GIVEN DATA:

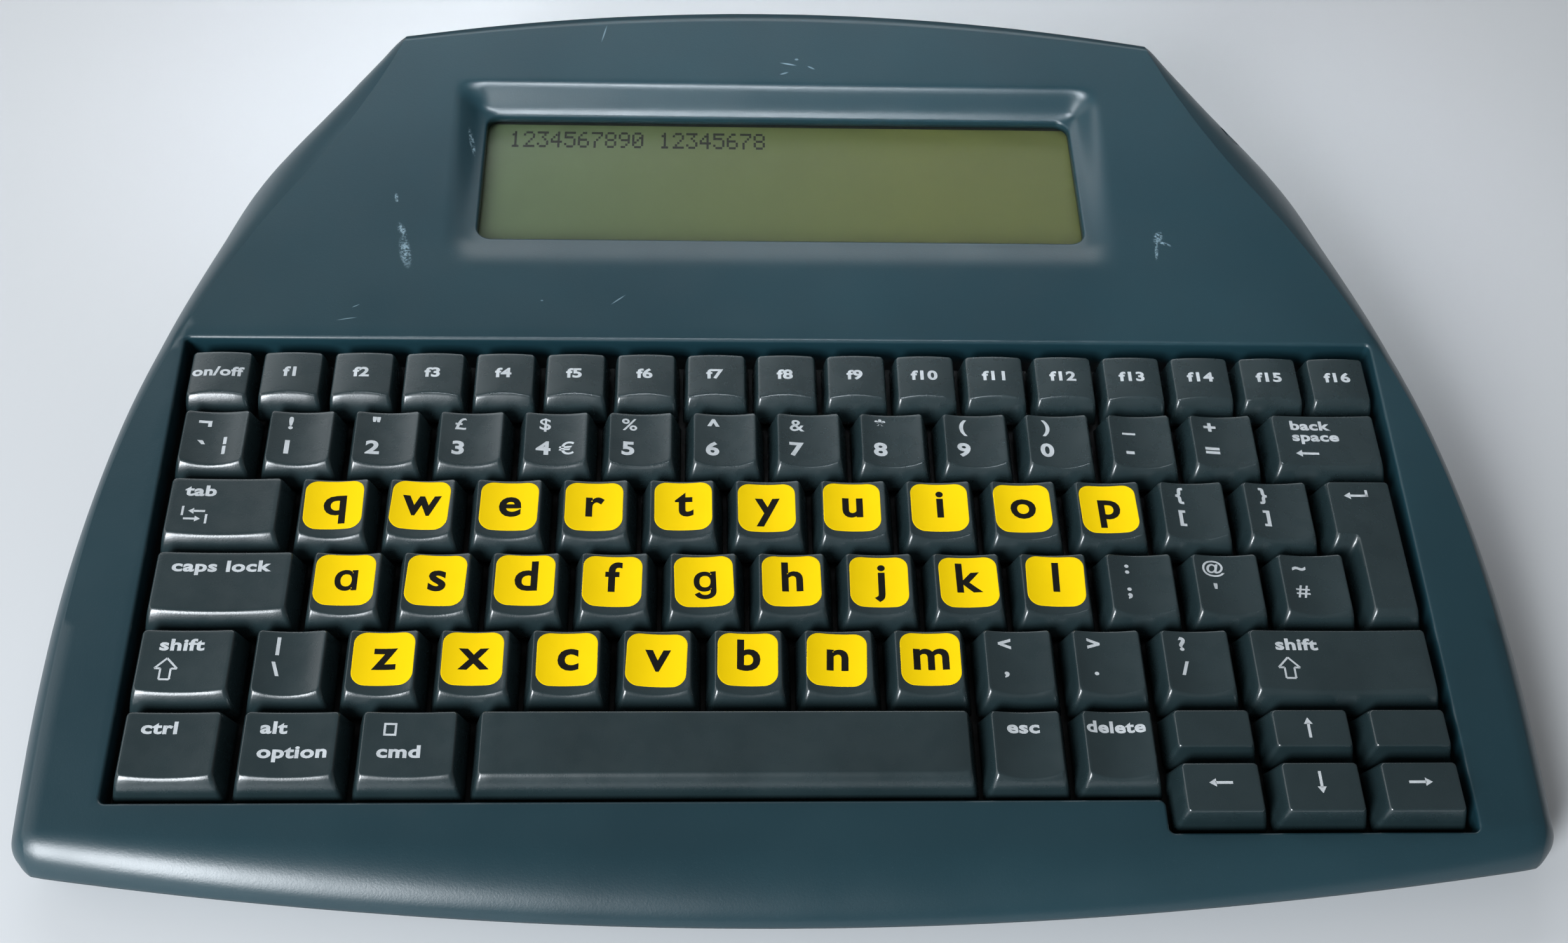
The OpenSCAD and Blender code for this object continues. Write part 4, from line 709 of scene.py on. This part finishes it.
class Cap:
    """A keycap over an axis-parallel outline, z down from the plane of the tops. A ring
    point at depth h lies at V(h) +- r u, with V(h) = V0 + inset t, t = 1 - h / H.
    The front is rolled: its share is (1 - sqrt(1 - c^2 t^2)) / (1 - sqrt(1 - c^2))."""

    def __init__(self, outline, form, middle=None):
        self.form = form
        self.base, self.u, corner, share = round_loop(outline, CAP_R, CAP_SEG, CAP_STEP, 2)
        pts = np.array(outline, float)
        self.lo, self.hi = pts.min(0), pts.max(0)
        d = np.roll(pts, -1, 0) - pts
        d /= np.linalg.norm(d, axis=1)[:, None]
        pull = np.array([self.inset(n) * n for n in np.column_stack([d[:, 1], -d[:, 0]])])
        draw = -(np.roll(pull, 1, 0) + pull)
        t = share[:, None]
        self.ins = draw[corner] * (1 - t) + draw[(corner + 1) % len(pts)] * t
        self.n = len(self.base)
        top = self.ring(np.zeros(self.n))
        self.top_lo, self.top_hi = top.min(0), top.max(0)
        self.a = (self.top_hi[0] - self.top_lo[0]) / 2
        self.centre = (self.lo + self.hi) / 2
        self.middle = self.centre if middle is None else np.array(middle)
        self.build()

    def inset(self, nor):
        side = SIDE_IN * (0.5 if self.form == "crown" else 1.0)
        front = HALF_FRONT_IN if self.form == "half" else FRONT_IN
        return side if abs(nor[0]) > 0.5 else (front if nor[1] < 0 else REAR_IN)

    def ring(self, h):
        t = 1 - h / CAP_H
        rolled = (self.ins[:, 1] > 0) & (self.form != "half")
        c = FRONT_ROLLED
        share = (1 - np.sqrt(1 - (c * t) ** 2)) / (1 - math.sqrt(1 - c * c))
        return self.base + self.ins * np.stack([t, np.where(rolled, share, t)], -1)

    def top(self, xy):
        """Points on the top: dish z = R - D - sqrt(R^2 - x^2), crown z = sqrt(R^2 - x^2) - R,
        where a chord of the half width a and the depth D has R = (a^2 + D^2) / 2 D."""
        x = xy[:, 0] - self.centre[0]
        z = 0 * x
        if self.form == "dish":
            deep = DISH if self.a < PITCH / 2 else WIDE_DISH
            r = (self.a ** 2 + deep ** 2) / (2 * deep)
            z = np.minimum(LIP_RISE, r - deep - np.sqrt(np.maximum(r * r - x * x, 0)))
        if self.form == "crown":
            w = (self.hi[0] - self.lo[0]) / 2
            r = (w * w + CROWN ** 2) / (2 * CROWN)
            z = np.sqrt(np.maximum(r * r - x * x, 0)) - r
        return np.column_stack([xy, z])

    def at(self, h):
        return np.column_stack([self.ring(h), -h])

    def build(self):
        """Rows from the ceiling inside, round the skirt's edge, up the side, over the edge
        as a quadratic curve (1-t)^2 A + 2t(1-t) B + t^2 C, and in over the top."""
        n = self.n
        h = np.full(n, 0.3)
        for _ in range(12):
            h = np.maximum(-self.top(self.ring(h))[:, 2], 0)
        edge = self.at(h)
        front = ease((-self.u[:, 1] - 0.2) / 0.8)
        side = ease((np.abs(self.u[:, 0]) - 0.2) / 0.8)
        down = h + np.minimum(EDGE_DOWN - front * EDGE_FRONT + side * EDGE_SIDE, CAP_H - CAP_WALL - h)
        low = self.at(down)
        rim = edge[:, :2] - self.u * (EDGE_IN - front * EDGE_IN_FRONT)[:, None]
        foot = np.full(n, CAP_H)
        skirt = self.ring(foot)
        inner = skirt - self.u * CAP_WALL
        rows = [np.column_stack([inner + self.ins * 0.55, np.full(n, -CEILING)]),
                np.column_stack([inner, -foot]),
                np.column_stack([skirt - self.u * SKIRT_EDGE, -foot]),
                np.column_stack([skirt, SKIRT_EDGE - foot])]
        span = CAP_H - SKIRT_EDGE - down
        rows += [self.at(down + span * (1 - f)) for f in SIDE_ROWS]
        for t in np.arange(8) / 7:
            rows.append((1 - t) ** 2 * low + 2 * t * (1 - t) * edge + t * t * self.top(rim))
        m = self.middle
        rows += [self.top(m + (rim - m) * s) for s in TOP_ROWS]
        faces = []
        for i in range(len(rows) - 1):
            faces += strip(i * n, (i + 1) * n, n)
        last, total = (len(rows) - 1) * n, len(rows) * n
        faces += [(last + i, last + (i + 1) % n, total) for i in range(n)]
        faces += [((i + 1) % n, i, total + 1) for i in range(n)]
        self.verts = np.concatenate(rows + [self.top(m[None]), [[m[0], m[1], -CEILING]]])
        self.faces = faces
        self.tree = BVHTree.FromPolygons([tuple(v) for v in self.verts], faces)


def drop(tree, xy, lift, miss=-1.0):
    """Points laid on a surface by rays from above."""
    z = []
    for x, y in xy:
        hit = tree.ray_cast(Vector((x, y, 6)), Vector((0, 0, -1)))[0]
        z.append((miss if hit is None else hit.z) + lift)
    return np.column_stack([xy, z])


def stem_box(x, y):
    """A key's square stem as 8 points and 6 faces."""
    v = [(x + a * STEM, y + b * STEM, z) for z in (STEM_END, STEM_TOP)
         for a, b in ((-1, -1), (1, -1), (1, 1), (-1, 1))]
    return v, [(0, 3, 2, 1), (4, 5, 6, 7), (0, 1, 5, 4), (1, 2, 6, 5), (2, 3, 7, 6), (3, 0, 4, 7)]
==
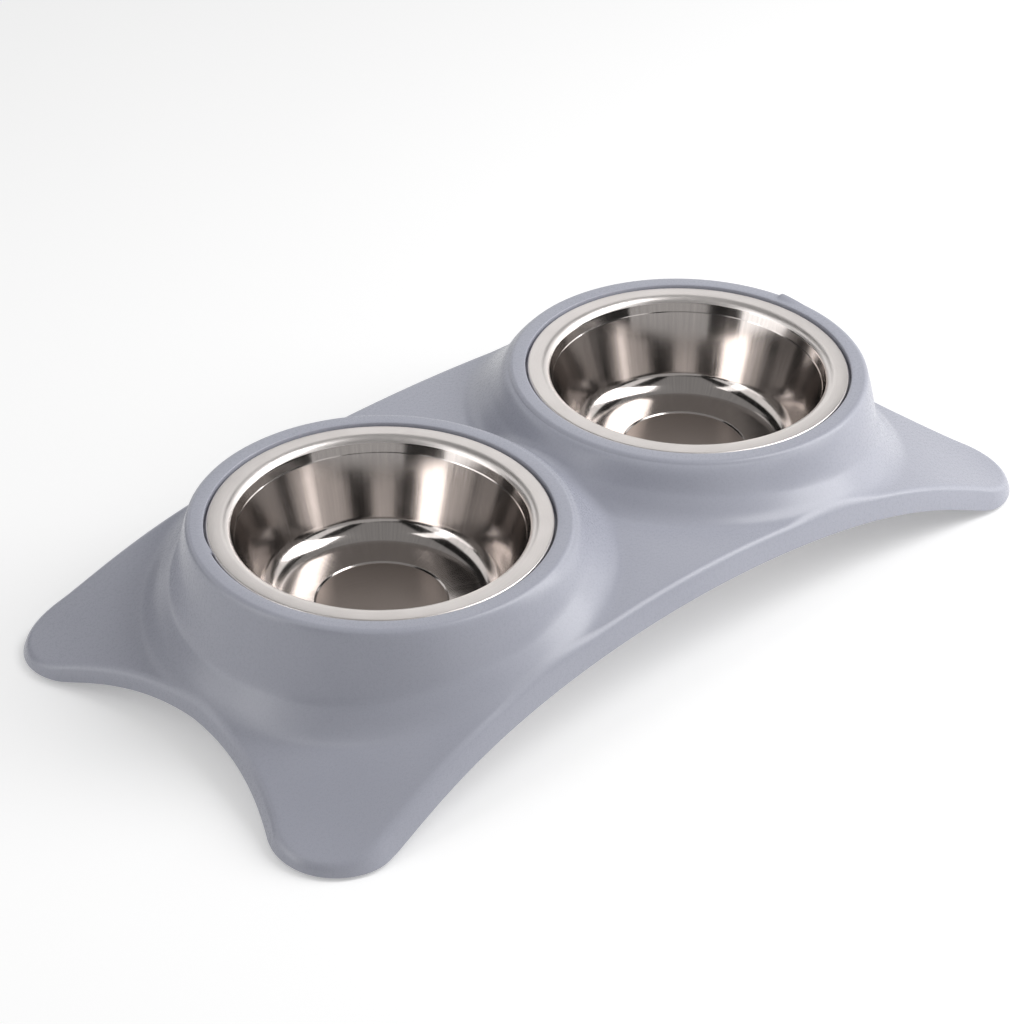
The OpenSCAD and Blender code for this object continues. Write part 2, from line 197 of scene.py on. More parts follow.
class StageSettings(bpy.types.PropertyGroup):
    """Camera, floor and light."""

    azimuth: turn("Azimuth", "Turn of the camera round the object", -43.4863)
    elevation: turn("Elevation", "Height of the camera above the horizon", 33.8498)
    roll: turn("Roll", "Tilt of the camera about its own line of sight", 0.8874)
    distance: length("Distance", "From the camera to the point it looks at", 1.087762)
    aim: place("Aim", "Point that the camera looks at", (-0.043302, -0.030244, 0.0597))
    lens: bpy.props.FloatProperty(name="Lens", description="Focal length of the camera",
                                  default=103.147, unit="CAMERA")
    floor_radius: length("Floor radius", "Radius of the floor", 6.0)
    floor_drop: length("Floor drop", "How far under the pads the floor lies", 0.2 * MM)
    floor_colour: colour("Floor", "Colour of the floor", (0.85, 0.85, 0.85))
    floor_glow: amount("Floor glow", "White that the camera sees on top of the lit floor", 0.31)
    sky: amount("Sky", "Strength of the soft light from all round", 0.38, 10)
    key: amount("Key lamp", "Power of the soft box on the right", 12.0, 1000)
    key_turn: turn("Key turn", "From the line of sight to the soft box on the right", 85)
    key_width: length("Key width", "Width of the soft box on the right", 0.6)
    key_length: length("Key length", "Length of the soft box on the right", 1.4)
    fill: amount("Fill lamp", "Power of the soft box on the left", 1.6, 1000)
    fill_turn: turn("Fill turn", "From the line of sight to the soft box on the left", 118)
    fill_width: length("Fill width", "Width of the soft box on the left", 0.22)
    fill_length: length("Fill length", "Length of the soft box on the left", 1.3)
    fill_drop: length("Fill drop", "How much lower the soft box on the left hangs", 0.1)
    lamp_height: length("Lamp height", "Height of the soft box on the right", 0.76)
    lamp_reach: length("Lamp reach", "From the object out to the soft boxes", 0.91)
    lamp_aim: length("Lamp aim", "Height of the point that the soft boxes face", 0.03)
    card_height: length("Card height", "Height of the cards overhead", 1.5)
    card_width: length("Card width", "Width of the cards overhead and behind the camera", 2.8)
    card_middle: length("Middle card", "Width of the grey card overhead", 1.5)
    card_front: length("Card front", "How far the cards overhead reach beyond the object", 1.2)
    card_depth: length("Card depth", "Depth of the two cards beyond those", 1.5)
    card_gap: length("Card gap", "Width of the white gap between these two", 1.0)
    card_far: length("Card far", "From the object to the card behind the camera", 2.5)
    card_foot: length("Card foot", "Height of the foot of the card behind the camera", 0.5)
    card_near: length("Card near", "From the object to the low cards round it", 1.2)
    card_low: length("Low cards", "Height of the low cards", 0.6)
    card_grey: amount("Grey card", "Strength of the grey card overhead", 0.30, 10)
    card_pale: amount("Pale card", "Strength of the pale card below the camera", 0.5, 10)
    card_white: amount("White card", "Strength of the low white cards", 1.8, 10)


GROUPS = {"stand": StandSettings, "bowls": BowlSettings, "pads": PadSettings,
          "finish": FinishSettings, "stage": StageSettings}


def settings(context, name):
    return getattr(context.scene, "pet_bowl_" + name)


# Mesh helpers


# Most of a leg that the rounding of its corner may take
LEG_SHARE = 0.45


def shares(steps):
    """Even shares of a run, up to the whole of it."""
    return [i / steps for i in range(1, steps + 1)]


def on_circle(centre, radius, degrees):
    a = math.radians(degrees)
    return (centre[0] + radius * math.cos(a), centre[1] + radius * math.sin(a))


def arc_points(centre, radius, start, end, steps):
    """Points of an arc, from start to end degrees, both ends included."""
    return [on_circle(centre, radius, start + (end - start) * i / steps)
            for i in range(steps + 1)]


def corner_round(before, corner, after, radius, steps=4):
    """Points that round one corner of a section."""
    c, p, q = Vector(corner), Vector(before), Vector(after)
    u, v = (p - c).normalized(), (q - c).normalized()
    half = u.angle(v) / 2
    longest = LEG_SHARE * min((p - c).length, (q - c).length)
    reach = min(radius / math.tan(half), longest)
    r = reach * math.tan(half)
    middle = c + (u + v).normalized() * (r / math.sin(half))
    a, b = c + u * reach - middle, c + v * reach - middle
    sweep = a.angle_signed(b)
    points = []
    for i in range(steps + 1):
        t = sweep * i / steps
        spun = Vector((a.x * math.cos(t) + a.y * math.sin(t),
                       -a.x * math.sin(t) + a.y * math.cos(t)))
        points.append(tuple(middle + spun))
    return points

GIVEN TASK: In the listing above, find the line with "part finishes it." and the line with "return side if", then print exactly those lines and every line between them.

FINISHED ANSWER:
The OpenSCAD and Blender code for this object continues. Write part 4, from line 709 of scene.py on. This part finishes it.
class Cap:
    """A keycap over an axis-parallel outline, z down from the plane of the tops. A ring
    point at depth h lies at V(h) +- r u, with V(h) = V0 + inset t, t = 1 - h / H.
    The front is rolled: its share is (1 - sqrt(1 - c^2 t^2)) / (1 - sqrt(1 - c^2))."""

    def __init__(self, outline, form, middle=None):
        self.form = form
        self.base, self.u, corner, share = round_loop(outline, CAP_R, CAP_SEG, CAP_STEP, 2)
        pts = np.array(outline, float)
        self.lo, self.hi = pts.min(0), pts.max(0)
        d = np.roll(pts, -1, 0) - pts
        d /= np.linalg.norm(d, axis=1)[:, None]
        pull = np.array([self.inset(n) * n for n in np.column_stack([d[:, 1], -d[:, 0]])])
        draw = -(np.roll(pull, 1, 0) + pull)
        t = share[:, None]
        self.ins = draw[corner] * (1 - t) + draw[(corner + 1) % len(pts)] * t
        self.n = len(self.base)
        top = self.ring(np.zeros(self.n))
        self.top_lo, self.top_hi = top.min(0), top.max(0)
        self.a = (self.top_hi[0] - self.top_lo[0]) / 2
        self.centre = (self.lo + self.hi) / 2
        self.middle = self.centre if middle is None else np.array(middle)
        self.build()

    def inset(self, nor):
        side = SIDE_IN * (0.5 if self.form == "crown" else 1.0)
        front = HALF_FRONT_IN if self.form == "half" else FRONT_IN
        return side if abs(nor[0]) > 0.5 else (front if nor[1] < 0 else REAR_IN)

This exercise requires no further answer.